By DAVID DUPONT
BG Independent News
Wood County Hospital is laying off 13 employees as a result of a decrease in demand for non-COVID-19 related care.
Hospital President Stan Korducki said that this is the first time since at least 1996 that the hospital has had to lay off employees. “It took a pandemic to do it.”
The hospital employs about 800, he said.
Korducki said he had to be careful about characterizing those who lost their jobs. “We can’t talk much about Human Resources.” He said the layoffs are “across the organization.”

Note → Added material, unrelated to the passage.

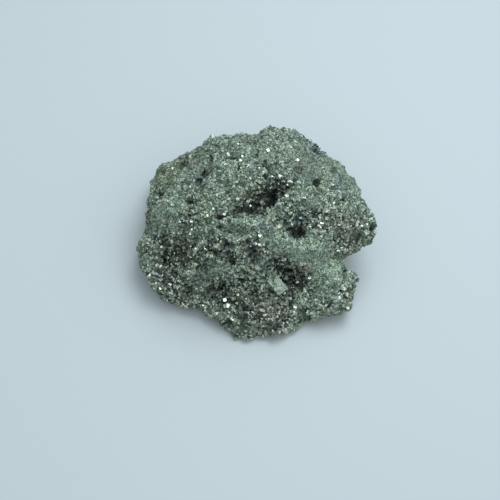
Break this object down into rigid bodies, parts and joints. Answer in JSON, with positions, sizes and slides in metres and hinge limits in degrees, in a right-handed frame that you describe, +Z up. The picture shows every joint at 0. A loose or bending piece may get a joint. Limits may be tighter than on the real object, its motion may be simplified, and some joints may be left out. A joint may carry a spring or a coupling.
{
  "type": "pyrite crystal cluster",
  "caption": "Rough hand-sized lump of granular pyrite with small cubic crystals all over it, resting on a small flat spot.",
  "frame": {"origin": "middle of the lump's bounding box, on the surface that it rests on", "axes": "+X along the longest way across, from the rounded left end to the pointed horn; +Y towards the smooth back slope; +Z up, out of the flat spot that it rests on"},
  "size_m": [0.0588, 0.0504, 0.0332],
  "materials": {
    "pyrite": "satin"
  },
  "bodies": {
    "root": {"pyrite_cluster": "pyrite"}
  },
  "joints": []
}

The hospital is feeling the same strains as other hospitals, large and small, across the country. When the pandemic started, the hospital stopped offering elective procedures. It resumed those back in May but patients with non-COVID-19 health needs, whether mammograms, colonoscopies, ACL injuries, lab tests, or emergency room service, are still uncertain about going to the hospital.
Wood County’s volume is down 15-20 percent.
For three months, Korducki said, the administration has been working to restructure staffing and redesign operations to keep the costs in line with revenues.
Whenever someone left because of retirement or any other reason those positions have not been filled.
That was not enough, leading to the layoffs.
“One of the things we really trying to do is emphasize how diligent we are here to keep hospital safe from infection,” he said. Everyone who enters the hospital wears a mask. The waiting rooms have been redesigned to allow for social distancing. There are fewer places where people can enter.
“Our housekeeping people are working around clock to keep things sanitized,” Korducki said.
He said there’s also concern about people putting off treatment. “We don’t want people to suffer and their conditions get worse.”
Still Korducki characterized the state of the pandemic as being more “half full” than “half empty.”
“The scientific community is working really hard on developing treatments,” he said.
When the pandemic was starting physicians had nothing to treat it with. Now there are treatments for critically ill patients. These include remdesivir and convalescent plasma, where a patient receives a transfusion of plasma from someone who has recovered from COVID-19.
Korducki said work is progressing quickly on treatments that can be given to people in the early stages of the illness.
Researchers are also making progress in their work to develop a vaccine.
Korducki said that the hospital currently has one patient with a COVID diagnosis. The hospital has had, over the course of the pandemic, one or two COVID patients at a time. Most have been ambulatory patients, though a few have needed to be on ventilators.
A couple other patients are being monitored. Their doctors have ordered tests as a precaution.
“Most time we are able to identify and discharge them with a plan and have them recover at home,” Korducki said of other COVID cases the hospital has seen.